# [Stated exercise]
Starting at the line that contains "name, colour, roughness" and stopping at the line that contains "cad_parts[member].parent = rigid_bodies[body]", repeat every line exactly, the two end lines included, and nothing else.

# [Data shown]
# # # #

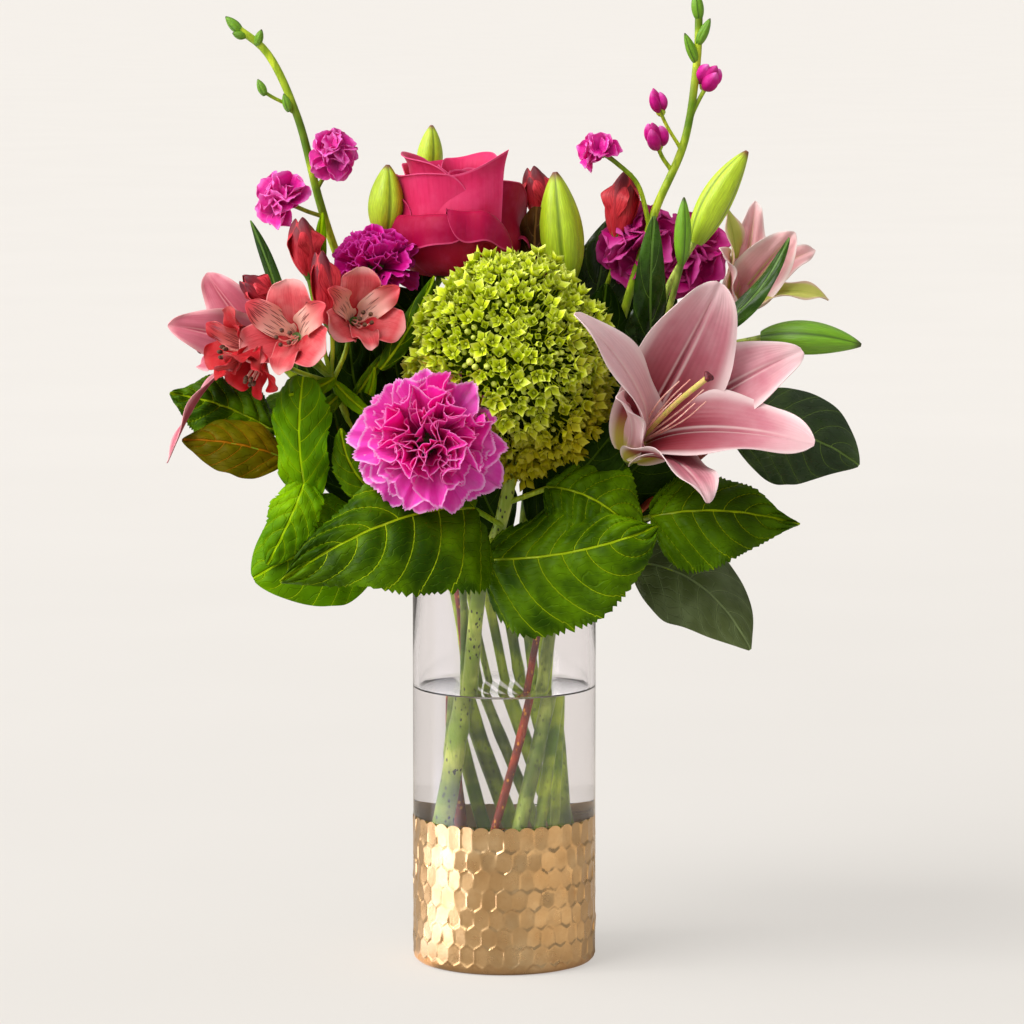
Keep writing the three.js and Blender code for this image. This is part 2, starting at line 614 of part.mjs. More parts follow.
// ---------------------------------------------------------------- the arrangement
// Each piece is cut back by those before it in the list, so stems keep their whole shape and a
// flower, bud or leaf gets a seat where its stem enters it.
const LILY_PINK = 0xd893a0;
const PIECES = [
  { name: "vase_glass", make: vaseGlass, colour: 0xe9e2e2, roughness: 0.05 },
  { name: "gold_band", make: goldBand, colour: 0xc3a069, roughness: 0.35, metalness: 1 },
  ...STEMS.map((s) => ({ ...s, make: (grow) => stem(s, grow) })),
  ...LILY_BUDS.map((b) => ({ ...b, make: (grow) => bud(b, grow), colour: 0xa9c23a })),
  ...LILIES.map((l) => ({ ...l, make: (grow) => lily(l, grow), colour: LILY_PINK })),
  ...CARNATIONS.map((c) => ({ ...c, make: (grow) => carnation(c, grow) })),
  { name: "hydrangea_head", make: hydrangeaHead, colour: 0x97be2a },
  { name: "rose", make: rose, colour: 0xd23c66 },
  ...ALSTROEMERIAS.map((a) => ({ ...a, make: (grow) => lobedFunnel(a, 2 * grow), colour: 0xd8455c })),
  ...STOCK_FLOWERS.map((f) => ({
    ...f,
    make: (grow) => bumpyHead({ ...f, bumps: 6, bump: 0.3, detail: 2 }, grow),
    colour: 0xb3108f,
  })),
  ...LEAVES.map((l) => ({ ...l, make: (grow) => stalkedLeaf(l, grow) })),
];

const near = (a, b) =>
  [0, 1, 2].every((i) => a.min[i] - 1 < b.max[i] && b.min[i] - 1 < a.max[i]);

const centerpiece = new THREE.Group();
const placed = [];

function place({ name, colour, roughness = 0.55, metalness = 0 }, body) {
  const material = new THREE.MeshStandardMaterial({ color: colour, roughness, metalness });
  const mesh = new THREE.Mesh(geometryOf(body), material);
  mesh.name = name;
  centerpiece.add(mesh);
}

for (const piece of PIECES) {
  const whole = piece.make(0);
  const cutters = placed.filter((other) => near(whole.boundingBox(), other.box));
  const cut = cutters.reduce((body, other) => body.subtract(other.grown), whole);
  const body = largestOf(cut).simplify(SLIVER);
  const grown = piece.make(GAP);
  placed.push({ grown, box: grown.boundingBox() });
  place(piece, body);
}

// The water stands round the stems, which pass through it down to the glass.
const stems = STEMS.map((s) => stem(s, GAP, VASE.base));
const standing = largestOf(stems.reduce((body, s) => body.subtract(s), water(0))).simplify(SLIVER);
place({ name: "water", colour: 0xdfe9e6, roughness: 0.05 }, standing);

export default centerpiece;
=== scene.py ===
# A floral table centerpiece: cut flowers and foliage in a clear glass cylinder vase with a hammered
# gold band round its foot. The tables below are in millimetres; meshes and curves are made in metres.
import json
import math

import bpy
import numpy as np
from mathutils import Matrix, Vector

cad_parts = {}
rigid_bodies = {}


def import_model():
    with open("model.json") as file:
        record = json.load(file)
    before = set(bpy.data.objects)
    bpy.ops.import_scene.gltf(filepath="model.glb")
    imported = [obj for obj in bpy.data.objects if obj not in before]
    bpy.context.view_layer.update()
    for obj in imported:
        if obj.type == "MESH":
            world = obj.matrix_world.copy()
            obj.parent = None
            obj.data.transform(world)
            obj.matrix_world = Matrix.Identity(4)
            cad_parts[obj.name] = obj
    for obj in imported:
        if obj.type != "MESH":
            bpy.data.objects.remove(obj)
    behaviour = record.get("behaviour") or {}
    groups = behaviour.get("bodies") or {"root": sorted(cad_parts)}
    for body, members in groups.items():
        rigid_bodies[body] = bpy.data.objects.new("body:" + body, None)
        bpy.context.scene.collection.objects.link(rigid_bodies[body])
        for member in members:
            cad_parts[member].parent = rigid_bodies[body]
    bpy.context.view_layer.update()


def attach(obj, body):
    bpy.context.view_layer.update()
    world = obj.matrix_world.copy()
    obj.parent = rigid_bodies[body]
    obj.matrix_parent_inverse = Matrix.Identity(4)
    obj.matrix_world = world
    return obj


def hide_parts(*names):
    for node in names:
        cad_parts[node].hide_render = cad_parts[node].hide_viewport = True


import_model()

MM = 0.001


# ---------------------------------------------------------------- vectors and paths
def vec(*xyz):
    return np.array(xyz, float)


def unit(v):
    v = np.asarray(v, float)
    return v / np.linalg.norm(v)


def units(vectors):
    """Vectors scaled to length one along their last axis."""
    return vectors / np.linalg.norm(vectors, axis=-1, keepdims=True)


def lerp(a, b, t):
    return np.asarray(a, float) * (1 - t) + np.asarray(b, float) * t


def ring_point(radius, degrees, height):
    a = math.radians(degrees)
    return vec(radius * math.cos(a), radius * math.sin(a), height)


def frame_of(axis, towards=(0.13, 0.31, 0.94)):
    """Two directions across an axis and the axis itself, as the columns of a turn."""
    up = unit(axis)
    across = np.cross(towards, up)
    if np.linalg.norm(across) < 1e-3:
        across = np.cross((1, 0, 0), up)
    across = unit(across)
    return np.column_stack([across, np.cross(up, across), up])


def bezier(points, t):
    """A quadratic or cubic Bezier curve at t, with t of any shape."""
    p = [np.asarray(q, float) for q in points]
    t = np.asarray(t, float)[..., None]
    while len(p) > 1:
        p = [a * (1 - t) + b * t for a, b in zip(p, p[1:])]
    return p[0]


def heading(curve, v):
    """The way a Bezier curve runs at v, from a short step to either side."""
    step = 0.01
    return units(bezier(curve, np.minimum(v + step, 1)) - bezier(curve, np.maximum(v - step, 0)))


def smooth_path(points, count):
    """count points spaced evenly along a centripetal Catmull-Rom curve through points."""
    p = np.array(points, float)
    p = np.vstack([2 * p[0] - p[1], p, 2 * p[-1] - p[-2]])
    knots = np.concatenate([[0], np.cumsum(np.sqrt(np.linalg.norm(np.diff(p, axis=0), axis=1)))])
    pieces = []
    for i in range(1, len(p) - 2):
        k = knots[i - 1:i + 3]
        t = np.linspace(k[1], k[2], 24, endpoint=False)[:, None]

        def between(a, b, ta, tb):
            return (a * (tb - t) + b * (t - ta)) / (tb - ta)

        a = [between(p[i + j - 1], p[i + j], k[j], k[j + 1]) for j in range(3)]
        b = [between(a[j], a[j + 1], k[j], k[j + 2]) for j in range(2)]
        pieces.append(between(b[0], b[1], k[1], k[2]))
    fine = np.vstack([*pieces, p[-2]])
    run = np.concatenate([[0], np.cumsum(np.linalg.norm(np.diff(fine, axis=0), axis=1))])
    return np.column_stack([np.interp(np.linspace(0, run[-1], count), run, fine[:, c]) for c in range(3)])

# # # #

# [Full output]
function place({ name, colour, roughness = 0.55, metalness = 0 }, body) {
  const material = new THREE.MeshStandardMaterial({ color: colour, roughness, metalness });
  const mesh = new THREE.Mesh(geometryOf(body), material);
  mesh.name = name;
  centerpiece.add(mesh);
}

for (const piece of PIECES) {
  const whole = piece.make(0);
  const cutters = placed.filter((other) => near(whole.boundingBox(), other.box));
  const cut = cutters.reduce((body, other) => body.subtract(other.grown), whole);
  const body = largestOf(cut).simplify(SLIVER);
  const grown = piece.make(GAP);
  placed.push({ grown, box: grown.boundingBox() });
  place(piece, body);
}

// The water stands round the stems, which pass through it down to the glass.
const stems = STEMS.map((s) => stem(s, GAP, VASE.base));
const standing = largestOf(stems.reduce((body, s) => body.subtract(s), water(0))).simplify(SLIVER);
place({ name: "water", colour: 0xdfe9e6, roughness: 0.05 }, standing);

export default centerpiece;
=== scene.py ===
# A floral table centerpiece: cut flowers and foliage in a clear glass cylinder vase with a hammered
# gold band round its foot. The tables below are in millimetres; meshes and curves are made in metres.
import json
import math

import bpy
import numpy as np
from mathutils import Matrix, Vector

cad_parts = {}
rigid_bodies = {}


def import_model():
    with open("model.json") as file:
        record = json.load(file)
    before = set(bpy.data.objects)
    bpy.ops.import_scene.gltf(filepath="model.glb")
    imported = [obj for obj in bpy.data.objects if obj not in before]
    bpy.context.view_layer.update()
    for obj in imported:
        if obj.type == "MESH":
            world = obj.matrix_world.copy()
            obj.parent = None
            obj.data.transform(world)
            obj.matrix_world = Matrix.Identity(4)
            cad_parts[obj.name] = obj
    for obj in imported:
        if obj.type != "MESH":
            bpy.data.objects.remove(obj)
    behaviour = record.get("behaviour") or {}
    groups = behaviour.get("bodies") or {"root": sorted(cad_parts)}
    for body, members in groups.items():
        rigid_bodies[body] = bpy.data.objects.new("body:" + body, None)
        bpy.context.scene.collection.objects.link(rigid_bodies[body])
        for member in members:
            cad_parts[member].parent = rigid_bodies[body]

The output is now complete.